Докторша отодвинула ее в сторону, и Мона больше не сопротивлялась. Она вышла в коридор и села на скамейку у окна.
Кляйбер. Чья же это фамилия? Что она ей напоминала? Она вытащила мобильный телефон, чтобы позвонить в децернат. Дверь палаты Плессена распахнулась, и мимо Моны проехала каталка. Она увидела лицо Плессена, его синие глаза, которые смотрели на нее так, словно он что-то хотел ей сказать. Она бросилась следом за врачом и медсестрами, увозившими его на операцию, которую, возможно, он и не переживет.
Догнав каталку, она пошла рядом с ней и взяла Плессена за бледную, очень изменившуюся руку. Он все еще смотрел на нее, как ребенок смотрит на мать: он боялся, она это чувствовала. Это был страх, что он больше никогда не проснется, никогда. Они остановились перед дверью лифта Врач нажала на кнопку. Дверь лифта бесшумно раскрылась.
— Все, сюда вам уже нельзя, — энергично произнес врач.

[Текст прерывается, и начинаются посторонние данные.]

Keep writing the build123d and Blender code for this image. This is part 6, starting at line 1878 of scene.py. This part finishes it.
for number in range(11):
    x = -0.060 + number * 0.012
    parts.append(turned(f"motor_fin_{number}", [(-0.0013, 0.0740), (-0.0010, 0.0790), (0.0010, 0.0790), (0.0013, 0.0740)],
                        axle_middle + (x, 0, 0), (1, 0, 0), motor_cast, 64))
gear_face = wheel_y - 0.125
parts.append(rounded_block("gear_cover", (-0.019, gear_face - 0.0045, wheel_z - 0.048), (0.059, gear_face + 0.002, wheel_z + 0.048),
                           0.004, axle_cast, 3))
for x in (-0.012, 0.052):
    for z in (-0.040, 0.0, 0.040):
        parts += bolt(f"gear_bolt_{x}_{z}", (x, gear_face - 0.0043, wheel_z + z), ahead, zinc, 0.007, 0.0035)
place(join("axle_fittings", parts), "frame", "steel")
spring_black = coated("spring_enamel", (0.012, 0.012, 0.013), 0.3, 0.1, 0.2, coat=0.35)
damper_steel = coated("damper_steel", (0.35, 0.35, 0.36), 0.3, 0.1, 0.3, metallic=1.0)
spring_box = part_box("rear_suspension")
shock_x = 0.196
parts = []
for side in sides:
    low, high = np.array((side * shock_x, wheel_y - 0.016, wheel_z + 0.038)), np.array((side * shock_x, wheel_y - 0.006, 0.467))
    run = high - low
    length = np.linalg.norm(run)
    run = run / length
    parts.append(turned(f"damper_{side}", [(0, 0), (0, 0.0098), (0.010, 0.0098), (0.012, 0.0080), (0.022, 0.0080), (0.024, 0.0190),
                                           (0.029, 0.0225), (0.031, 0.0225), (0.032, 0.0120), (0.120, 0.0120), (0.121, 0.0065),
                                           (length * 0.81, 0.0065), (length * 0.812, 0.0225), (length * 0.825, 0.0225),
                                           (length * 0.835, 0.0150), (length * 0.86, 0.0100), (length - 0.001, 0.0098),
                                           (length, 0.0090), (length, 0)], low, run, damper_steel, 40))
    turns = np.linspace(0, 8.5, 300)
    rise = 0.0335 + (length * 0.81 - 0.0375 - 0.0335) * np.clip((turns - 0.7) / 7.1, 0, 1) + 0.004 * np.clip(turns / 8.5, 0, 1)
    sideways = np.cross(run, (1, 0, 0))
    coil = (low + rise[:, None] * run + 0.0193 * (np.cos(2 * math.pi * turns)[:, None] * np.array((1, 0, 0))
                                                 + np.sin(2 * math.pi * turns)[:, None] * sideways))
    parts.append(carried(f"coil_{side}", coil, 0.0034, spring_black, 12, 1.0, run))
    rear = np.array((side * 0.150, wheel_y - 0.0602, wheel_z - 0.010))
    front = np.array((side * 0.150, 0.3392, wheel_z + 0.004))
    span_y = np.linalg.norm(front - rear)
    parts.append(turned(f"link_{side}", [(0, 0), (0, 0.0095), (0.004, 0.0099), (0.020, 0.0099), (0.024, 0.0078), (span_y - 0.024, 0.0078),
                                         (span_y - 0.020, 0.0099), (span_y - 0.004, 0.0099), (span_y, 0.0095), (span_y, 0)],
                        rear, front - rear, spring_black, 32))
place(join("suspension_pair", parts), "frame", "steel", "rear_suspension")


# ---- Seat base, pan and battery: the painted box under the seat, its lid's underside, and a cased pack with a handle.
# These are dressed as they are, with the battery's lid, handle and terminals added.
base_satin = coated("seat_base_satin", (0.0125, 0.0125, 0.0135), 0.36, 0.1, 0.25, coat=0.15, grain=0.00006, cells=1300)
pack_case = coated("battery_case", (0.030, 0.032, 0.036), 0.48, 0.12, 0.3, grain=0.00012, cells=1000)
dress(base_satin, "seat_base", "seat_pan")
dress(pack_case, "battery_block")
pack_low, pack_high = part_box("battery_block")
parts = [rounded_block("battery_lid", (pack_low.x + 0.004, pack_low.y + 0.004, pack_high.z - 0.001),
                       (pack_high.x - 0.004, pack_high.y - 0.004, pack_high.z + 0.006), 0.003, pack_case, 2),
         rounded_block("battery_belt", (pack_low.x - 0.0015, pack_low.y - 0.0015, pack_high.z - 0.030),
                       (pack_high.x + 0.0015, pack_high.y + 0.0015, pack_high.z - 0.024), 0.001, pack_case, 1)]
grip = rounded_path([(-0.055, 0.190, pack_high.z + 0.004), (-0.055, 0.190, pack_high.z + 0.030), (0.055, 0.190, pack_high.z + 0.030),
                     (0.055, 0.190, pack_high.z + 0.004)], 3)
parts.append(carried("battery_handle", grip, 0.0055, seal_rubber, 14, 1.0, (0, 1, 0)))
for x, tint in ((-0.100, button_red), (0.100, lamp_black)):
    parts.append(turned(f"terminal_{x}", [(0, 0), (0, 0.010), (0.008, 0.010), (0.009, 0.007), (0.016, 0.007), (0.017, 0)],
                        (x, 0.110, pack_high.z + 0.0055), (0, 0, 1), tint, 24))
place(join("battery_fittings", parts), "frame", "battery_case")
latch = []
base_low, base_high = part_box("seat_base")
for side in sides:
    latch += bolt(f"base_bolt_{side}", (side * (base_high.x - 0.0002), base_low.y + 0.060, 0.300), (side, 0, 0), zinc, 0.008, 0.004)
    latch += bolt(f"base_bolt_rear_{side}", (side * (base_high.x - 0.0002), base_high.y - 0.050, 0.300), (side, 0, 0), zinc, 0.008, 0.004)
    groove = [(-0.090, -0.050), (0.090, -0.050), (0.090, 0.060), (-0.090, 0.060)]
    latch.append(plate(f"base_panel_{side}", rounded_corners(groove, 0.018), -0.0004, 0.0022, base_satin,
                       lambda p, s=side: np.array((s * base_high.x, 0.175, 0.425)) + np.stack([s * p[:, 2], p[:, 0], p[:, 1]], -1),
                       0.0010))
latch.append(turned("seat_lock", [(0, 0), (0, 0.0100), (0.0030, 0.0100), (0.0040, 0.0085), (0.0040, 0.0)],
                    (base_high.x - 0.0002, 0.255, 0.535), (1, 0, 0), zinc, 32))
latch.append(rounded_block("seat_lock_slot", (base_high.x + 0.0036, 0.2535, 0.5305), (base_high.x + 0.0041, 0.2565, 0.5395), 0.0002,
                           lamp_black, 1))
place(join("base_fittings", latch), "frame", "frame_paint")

Но Плессен уцепился за руку Моны.
— В моей спальне, — сказал он вдруг громким и чистым голосом.
— Да?
— Там вы найдете письмо.
Мона среагировала моментально.
— Письмо вашей сестры ее сыну?
— Оно… в моей тумбочке. Копия. Он меня этим шантажировал.

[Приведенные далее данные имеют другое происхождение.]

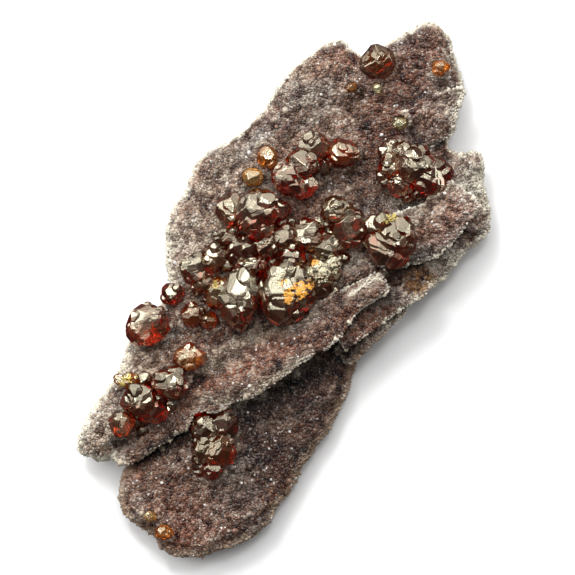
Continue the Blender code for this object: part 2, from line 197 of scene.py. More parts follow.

— Кто? Кто шантажировал вас?
— Я… я его не знаю. Я не знаю, кто это. Я не знаю, откуда у него это письмо. Он сказал, что купил его у кого-то.
Купил? Что-то невероятное!
— У кого он его купил?
— Я… Я не знаю.
— О’кей. Я… мы это узнаем.
Но Плессен все еще не отпускал ее руку.
— Мне очень жаль, — сказал он. — Так жаль. Я…
— Да, — проговорила Мона. — Мне тоже жаль. Удачи вам.
Рука Плессена обмякла, и Мона осторожно уложила ее на тонкую простыню. Врач толкнула кровать в лифт, и дверь закрылась.
«Янош», — произнес Давид. Янош, его напарник, которому он доверял, как доверяют лишь лучшим друзьям. Янош был его лучшим другом. И вот оказывается, что он — тайный злой гений преступлений, которые не укладывались даже в буйную, впитавшую многолетний опыт фантазию Давида.
— Привет, Давид, — сказала фигура у окна, и если у Давида и были какие-то сомнения по поводу ее идентичности, то теперь они исчезли. Это был голос Яноша, его тихий смех, который был Давиду знаком, как его собственный. В этот момент освещенность кадра изменилась. Кто-то включил фонарь, и его луч медленно, чтобы создать еще большую напряженность, стал двигаться в направлении Яноша, пока не осветил его лицо, так что теперь его легко было узнать: пепельно-светлые очень коротко подстриженные волосы, острый орлиный нос, не очень чистая кожа, хотя ему было уже за тридцать, тонкие губы, крепкий подбородок. Слегка повернутая левая нога — недостаток, который Янош устранил путем длительных упражнений, так что он был заметен только тогда, когда Янош сильно уставал.